Diagrammatically, the headlight has three posts in a row with a filament each connected from center to the outer ones. Two filaments, Hi/Lo.
The center is ground, green, or battery minus. Apply battery plus to either of the outer connections and a filament glows. One of them is high watts the other is low watts. The High/Low switch routinely handles this power routing.
The design of some switches will ground unused contacts when not needed for the circuit. I don't have a 400F switch to check the design of that particular switch. However, if it IS designed to ground unused terminals and you interupt the ground lead with a separate switch. Applying power to one of the outer posts will find a ground at the opposite post through BOTH filaments. The voltage will be divided by each filament and will operate at reduced power accordingly, I.E. they will be very dim, but they will still draw power.

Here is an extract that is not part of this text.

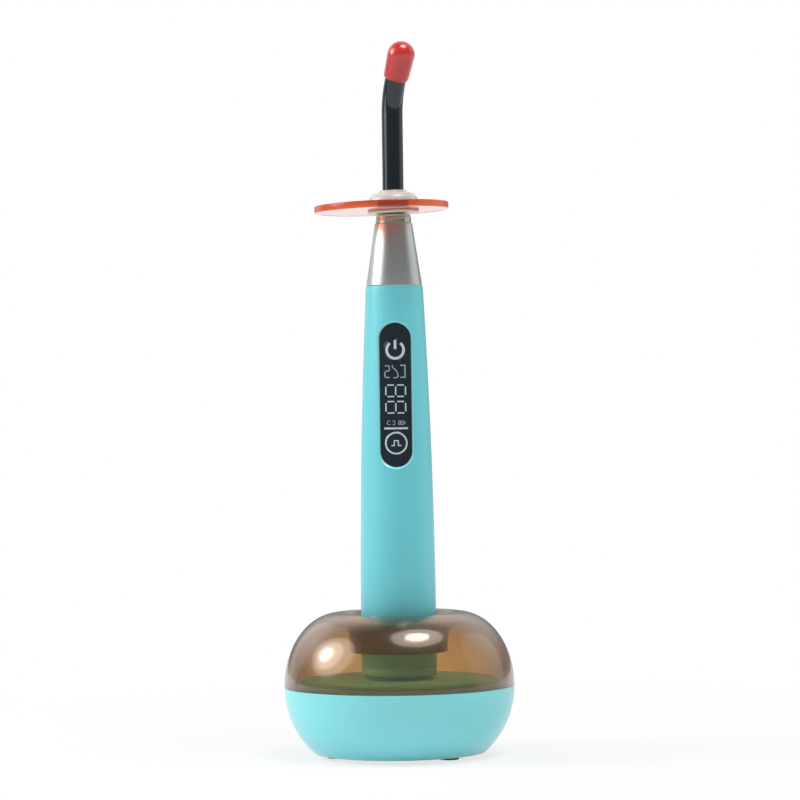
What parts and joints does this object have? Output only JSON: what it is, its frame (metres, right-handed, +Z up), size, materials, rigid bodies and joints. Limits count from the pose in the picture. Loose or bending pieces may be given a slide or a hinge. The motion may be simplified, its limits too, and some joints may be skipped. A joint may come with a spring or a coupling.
{
  "type": "dental curing light",
  "caption": "Cordless dental curing light standing upright in a round charging dock, with a bent light guide, a slip-on tip cap and a round shield for the eyes.",
  "frame": {"origin": "on the table, under the middle of the round dock", "axes": "+Z up along the handpiece, -Y towards the side with the display and keys, +X to the right as seen from that side"},
  "size_m": [0.0874, 0.0874, 0.2706],
  "materials": {
    "teal_shell": "soft satin teal",
    "smoke_cover": "clear smoked, polished",
    "dock_shell": "polished teal",
    "deck": "fine texture",
    "black_rubber": "matt",
    "plated_steel": "plated",
    "cast_weight": "raw",
    "board_green": "solder mask",
    "dark_plastic": "moulded",
    "gold_contact": "gold plated",
    "turned_aluminium": "fine turned satin",
    "polished_ring": "polished",
    "black_glass": "piano black",
    "display_grey": "satin",
    "battery_sleeve": "shrink sleeve",
    "led_ceramic": "ceramic",
    "clear_lens": "polished",
    "guide_glass": "dark glass, polished",
    "red_cap": "translucent red",
    "orange_shield": "translucent orange, polished",
    "cream_hub": "soft silicone"
  },
  "bodies": {
    "dock": {"dock_bowl": "dock_shell", "dock_cover": "smoke_cover", "dock_deck": "deck", "bottom_plate": "dock_shell", "rubber_feet": "black_rubber", "base_screws": "plated_steel", "ballast_ring": "cast_weight", "dock_board": "board_green", "charging_inlet": "plated_steel", "pin_block": "dark_plastic"},
    "inner_pin": {"inner_charge_pin": "gold_contact"},
    "outer_pin": {"outer_charge_pin": "gold_contact"},
    "handpiece": {"end_cap": "teal_shell", "centre_contact": "gold_contact", "ring_contact": "gold_contact", "grip_sleeve": "teal_shell", "window_panel": "black_glass", "main_board": "board_green", "board_screws": "plated_steel", "display_module": "display_grey", "key_switches": "dark_plastic", "battery": "battery_sleeve", "inner_frame": "dark_plastic", "battery_contacts": "gold_contact", "nose_cone": "turned_aluminium", "nose_seal": "black_rubber", "heat_sink": "turned_aluminium", "led_module": "led_ceramic", "lens": "clear_lens", "nose_ring": "polished_ring"},
    "power_key": {"power_key": "black_glass"},
    "mode_key": {"mode_key": "black_glass"},
    "ferrule": {"guide_ferrule": "plated_steel", "guide_seal": "black_rubber"},
    "guide": {"light_guide": "guide_glass"},
    "cap": {"tip_cap": "red_cap"},
    "hub": {"shield_hub": "cream_hub"},
    "shield": {"light_shield": "orange_shield"}
  },
  "joints": [
    {"name": "handpiece_lift", "type": "slide", "parent": "dock", "child": "handpiece", "axis": [0, 0, 1], "range_m": [0, 0.05]},
    {"name": "inner_pin_press", "type": "slide", "parent": "dock", "child": "inner_pin", "axis": [0, 0, 1], "range_m": [-0.0008, 0], "stiffness_N_per_m": 300},
    {"name": "outer_pin_press", "type": "slide", "parent": "dock", "child": "outer_pin", "axis": [0, 0, 1], "range_m": [-0.0008, 0], "stiffness_N_per_m": 300},
    {"name": "power_key_press", "type": "slide", "parent": "handpiece", "child": "power_key", "axis": [0, 1, 0], "range_m": [0, 0.0004], "stiffness_N_per_m": 1500},
    {"name": "mode_key_press", "type": "slide", "parent": "handpiece", "child": "mode_key", "axis": [0, 1, 0], "range_m": [0, 0.0004], "stiffness_N_per_m": 1500},
    {"name": "guide_pull", "type": "slide", "parent": "handpiece", "child": "ferrule", "axis": [0, 0, 1], "range_m": [0, 0.016]},
    {"name": "guide_turn", "type": "hinge", "parent": "ferrule", "child": "guide", "pos_m": [0, 0, 0.2], "axis": [0, 0, 1], "continuous": true},
    {"name": "cap_pull", "type": "slide", "parent": "guide", "child": "cap", "axis": [0.2192, -0.3796, 0.8988], "range_m": [0, 0.012]},
    {"name": "hub_slide", "type": "slide", "parent": "guide", "child": "hub", "axis": [0, 0, 1], "range_m": [0, 0.024]},
    {"name": "shield_turn", "type": "hinge", "parent": "hub", "child": "shield", "pos_m": [0, 0, 0.20815], "axis": [-0.0279, 0, 0.9996], "continuous": true}
  ]
}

If the Hi/Lo switch doesn't ground unused contacts then a single pole single throw switch can be employed in the ground path to douse the headlight regardless of Hi/Lo switch position.
However, if you leave the ground path intact, place your single pole switch in either the White or blue lead path at the headlight, it will douse the headlight whenever the lead is selected by the Hi/Lo switch.
If you can't be bothered to manually set two switches to douse the headlight. Then either install a DPST switch to interrupt both the white and blue leads at the headlight, OR, run two wires from your SPST switch down to the junction area under your fuel tank and insert the switch between the Black/red male and female bullet connectors.
I'm done, now...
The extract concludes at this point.